**Given problem:**
Return each line holding the string "from".
####
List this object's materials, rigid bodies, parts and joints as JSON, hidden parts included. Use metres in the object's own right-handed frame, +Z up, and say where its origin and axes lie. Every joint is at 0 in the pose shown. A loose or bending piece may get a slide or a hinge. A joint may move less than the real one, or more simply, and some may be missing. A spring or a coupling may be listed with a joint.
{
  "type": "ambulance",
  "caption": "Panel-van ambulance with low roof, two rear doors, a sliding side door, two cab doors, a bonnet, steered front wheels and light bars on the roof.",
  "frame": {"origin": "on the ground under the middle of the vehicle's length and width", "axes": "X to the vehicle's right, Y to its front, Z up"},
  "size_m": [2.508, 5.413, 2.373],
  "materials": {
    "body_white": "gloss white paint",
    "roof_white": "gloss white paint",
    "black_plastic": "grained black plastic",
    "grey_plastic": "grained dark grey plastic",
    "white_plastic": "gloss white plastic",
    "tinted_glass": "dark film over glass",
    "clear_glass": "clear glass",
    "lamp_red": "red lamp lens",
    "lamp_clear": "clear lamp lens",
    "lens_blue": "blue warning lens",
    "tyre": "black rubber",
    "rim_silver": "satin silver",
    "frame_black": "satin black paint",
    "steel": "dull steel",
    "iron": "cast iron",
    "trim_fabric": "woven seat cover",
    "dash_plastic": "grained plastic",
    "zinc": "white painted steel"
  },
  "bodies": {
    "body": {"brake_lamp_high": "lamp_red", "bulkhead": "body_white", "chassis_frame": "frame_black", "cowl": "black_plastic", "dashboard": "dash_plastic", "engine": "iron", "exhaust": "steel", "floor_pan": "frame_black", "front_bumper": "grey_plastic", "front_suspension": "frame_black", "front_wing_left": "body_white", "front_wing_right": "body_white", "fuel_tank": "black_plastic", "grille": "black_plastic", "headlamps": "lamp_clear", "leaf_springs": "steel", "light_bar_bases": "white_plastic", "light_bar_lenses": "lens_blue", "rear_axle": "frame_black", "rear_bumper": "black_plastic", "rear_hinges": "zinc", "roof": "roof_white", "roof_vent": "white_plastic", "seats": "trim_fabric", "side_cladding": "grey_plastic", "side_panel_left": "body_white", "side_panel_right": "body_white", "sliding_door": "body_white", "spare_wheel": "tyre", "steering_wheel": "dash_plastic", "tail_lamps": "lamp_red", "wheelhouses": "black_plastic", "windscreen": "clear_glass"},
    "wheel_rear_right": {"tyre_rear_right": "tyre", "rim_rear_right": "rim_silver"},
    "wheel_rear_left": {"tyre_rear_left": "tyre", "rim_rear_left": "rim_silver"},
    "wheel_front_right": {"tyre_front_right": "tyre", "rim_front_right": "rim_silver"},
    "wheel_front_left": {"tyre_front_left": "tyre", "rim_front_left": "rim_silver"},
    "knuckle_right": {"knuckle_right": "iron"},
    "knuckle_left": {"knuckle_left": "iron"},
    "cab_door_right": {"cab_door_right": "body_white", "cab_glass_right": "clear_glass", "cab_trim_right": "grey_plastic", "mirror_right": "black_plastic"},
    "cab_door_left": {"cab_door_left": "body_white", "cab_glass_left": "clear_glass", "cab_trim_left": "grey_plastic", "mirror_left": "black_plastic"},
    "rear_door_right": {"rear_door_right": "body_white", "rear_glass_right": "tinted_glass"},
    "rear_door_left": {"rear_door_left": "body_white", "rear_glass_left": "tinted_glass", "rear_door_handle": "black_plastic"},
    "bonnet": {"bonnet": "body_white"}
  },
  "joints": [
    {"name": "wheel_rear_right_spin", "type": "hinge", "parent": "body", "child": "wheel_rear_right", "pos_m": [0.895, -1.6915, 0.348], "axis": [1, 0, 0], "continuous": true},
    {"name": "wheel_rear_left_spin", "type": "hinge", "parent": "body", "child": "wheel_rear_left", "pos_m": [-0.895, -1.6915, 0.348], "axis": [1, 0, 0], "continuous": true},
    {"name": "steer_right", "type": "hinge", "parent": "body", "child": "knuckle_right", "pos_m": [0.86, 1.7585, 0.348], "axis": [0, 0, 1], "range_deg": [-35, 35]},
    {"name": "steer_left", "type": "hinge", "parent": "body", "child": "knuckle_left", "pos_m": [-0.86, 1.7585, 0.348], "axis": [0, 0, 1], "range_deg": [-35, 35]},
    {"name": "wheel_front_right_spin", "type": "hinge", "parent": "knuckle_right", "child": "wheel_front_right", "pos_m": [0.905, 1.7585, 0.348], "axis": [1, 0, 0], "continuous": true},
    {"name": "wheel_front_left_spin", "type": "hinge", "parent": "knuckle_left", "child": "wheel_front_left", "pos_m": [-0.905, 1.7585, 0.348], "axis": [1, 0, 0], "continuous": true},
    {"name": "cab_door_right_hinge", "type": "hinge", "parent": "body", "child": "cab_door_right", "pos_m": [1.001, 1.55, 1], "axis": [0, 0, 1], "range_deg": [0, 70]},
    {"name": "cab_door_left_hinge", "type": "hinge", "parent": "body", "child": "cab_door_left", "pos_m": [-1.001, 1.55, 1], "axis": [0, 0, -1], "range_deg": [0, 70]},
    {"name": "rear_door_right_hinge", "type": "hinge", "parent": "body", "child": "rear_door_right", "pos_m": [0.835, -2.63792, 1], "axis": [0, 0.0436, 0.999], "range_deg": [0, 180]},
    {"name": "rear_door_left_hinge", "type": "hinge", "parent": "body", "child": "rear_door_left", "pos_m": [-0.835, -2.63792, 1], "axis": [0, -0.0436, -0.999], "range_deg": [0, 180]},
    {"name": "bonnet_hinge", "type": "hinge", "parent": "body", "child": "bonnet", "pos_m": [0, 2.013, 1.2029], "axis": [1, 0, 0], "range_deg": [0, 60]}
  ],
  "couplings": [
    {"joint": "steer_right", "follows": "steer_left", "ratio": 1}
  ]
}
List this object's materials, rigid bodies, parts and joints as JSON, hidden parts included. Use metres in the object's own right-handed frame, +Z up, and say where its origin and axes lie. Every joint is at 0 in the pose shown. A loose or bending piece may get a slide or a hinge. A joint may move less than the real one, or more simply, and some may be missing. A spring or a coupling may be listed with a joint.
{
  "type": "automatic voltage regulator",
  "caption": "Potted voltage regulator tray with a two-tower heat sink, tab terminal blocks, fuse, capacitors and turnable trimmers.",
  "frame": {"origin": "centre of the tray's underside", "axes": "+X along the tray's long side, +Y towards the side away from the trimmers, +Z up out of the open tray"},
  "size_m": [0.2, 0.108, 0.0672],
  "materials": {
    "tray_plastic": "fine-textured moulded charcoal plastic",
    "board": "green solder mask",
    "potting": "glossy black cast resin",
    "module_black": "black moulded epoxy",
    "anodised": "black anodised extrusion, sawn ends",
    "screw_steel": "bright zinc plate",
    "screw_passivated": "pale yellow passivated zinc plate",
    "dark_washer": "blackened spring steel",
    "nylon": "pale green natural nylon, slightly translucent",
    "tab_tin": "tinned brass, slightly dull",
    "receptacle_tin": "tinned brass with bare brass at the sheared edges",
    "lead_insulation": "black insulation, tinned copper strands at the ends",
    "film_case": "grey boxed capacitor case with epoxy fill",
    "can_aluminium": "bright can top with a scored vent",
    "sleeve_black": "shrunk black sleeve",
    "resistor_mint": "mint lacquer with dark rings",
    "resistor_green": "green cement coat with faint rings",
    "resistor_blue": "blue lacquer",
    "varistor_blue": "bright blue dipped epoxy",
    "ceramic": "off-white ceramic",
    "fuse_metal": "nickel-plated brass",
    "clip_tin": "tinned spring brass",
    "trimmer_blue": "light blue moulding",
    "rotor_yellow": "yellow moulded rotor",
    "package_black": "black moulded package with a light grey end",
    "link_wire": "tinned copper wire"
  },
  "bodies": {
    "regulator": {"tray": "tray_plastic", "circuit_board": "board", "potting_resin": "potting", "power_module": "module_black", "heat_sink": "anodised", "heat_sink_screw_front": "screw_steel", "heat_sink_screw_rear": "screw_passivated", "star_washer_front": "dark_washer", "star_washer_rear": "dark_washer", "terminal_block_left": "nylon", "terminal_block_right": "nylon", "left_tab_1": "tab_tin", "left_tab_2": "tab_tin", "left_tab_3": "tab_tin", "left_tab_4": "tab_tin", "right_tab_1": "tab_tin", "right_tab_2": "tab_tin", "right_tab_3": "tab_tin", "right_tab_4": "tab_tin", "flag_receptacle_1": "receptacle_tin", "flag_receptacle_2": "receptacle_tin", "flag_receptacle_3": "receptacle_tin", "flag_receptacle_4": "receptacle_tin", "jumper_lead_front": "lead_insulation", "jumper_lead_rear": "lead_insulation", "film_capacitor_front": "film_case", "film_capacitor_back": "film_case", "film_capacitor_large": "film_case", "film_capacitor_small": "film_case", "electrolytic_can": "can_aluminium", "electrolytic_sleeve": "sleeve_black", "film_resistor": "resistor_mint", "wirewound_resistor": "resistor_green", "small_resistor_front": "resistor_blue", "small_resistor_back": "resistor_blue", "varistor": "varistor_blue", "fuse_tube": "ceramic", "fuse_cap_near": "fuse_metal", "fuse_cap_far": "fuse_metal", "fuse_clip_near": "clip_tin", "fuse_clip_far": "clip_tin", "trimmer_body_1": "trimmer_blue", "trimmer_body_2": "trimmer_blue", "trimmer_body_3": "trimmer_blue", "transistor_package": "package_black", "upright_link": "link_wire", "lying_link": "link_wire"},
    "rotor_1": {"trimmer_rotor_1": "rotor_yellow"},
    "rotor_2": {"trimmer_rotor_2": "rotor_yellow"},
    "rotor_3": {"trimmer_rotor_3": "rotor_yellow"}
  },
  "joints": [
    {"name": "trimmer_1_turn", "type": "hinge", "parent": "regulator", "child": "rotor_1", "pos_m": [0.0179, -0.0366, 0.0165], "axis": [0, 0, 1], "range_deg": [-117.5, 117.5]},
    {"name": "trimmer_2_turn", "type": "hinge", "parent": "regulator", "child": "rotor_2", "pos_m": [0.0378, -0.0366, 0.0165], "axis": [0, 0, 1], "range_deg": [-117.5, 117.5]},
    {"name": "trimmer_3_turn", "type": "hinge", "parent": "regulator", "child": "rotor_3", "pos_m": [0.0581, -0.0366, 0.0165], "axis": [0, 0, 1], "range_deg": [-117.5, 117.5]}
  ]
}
####
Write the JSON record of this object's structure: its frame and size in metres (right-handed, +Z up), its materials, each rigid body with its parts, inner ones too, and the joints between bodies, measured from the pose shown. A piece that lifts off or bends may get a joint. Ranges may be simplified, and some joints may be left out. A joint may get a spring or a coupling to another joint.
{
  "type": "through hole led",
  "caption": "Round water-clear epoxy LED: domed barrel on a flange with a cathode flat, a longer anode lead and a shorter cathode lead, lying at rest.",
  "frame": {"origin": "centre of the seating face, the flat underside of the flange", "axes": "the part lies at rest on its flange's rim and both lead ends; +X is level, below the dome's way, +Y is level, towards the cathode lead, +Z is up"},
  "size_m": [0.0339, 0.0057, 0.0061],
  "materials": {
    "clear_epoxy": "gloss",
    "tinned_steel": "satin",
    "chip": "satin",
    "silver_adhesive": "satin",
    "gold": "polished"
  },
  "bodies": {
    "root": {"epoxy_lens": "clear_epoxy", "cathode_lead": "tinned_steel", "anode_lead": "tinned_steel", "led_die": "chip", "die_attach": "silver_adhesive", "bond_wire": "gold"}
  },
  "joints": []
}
####
**Exercise answer:**
  "frame": {"origin": "centre of the tray's underside", "axes": "+X along the tray's long side, +Y towards the side away from the trimmers, +Z up out of the open tray"},
Write the JSON record of this object's structure: its frame and size in metres (right-handed, +Z up), its materials, each rigid body with its parts, inner ones too, and the joints between bodies, measured from the pose shown. A piece that lifts off or bends may get a joint. Ranges may be simplified, and some joints may be left out. A joint may get a spring or a coupling to another joint.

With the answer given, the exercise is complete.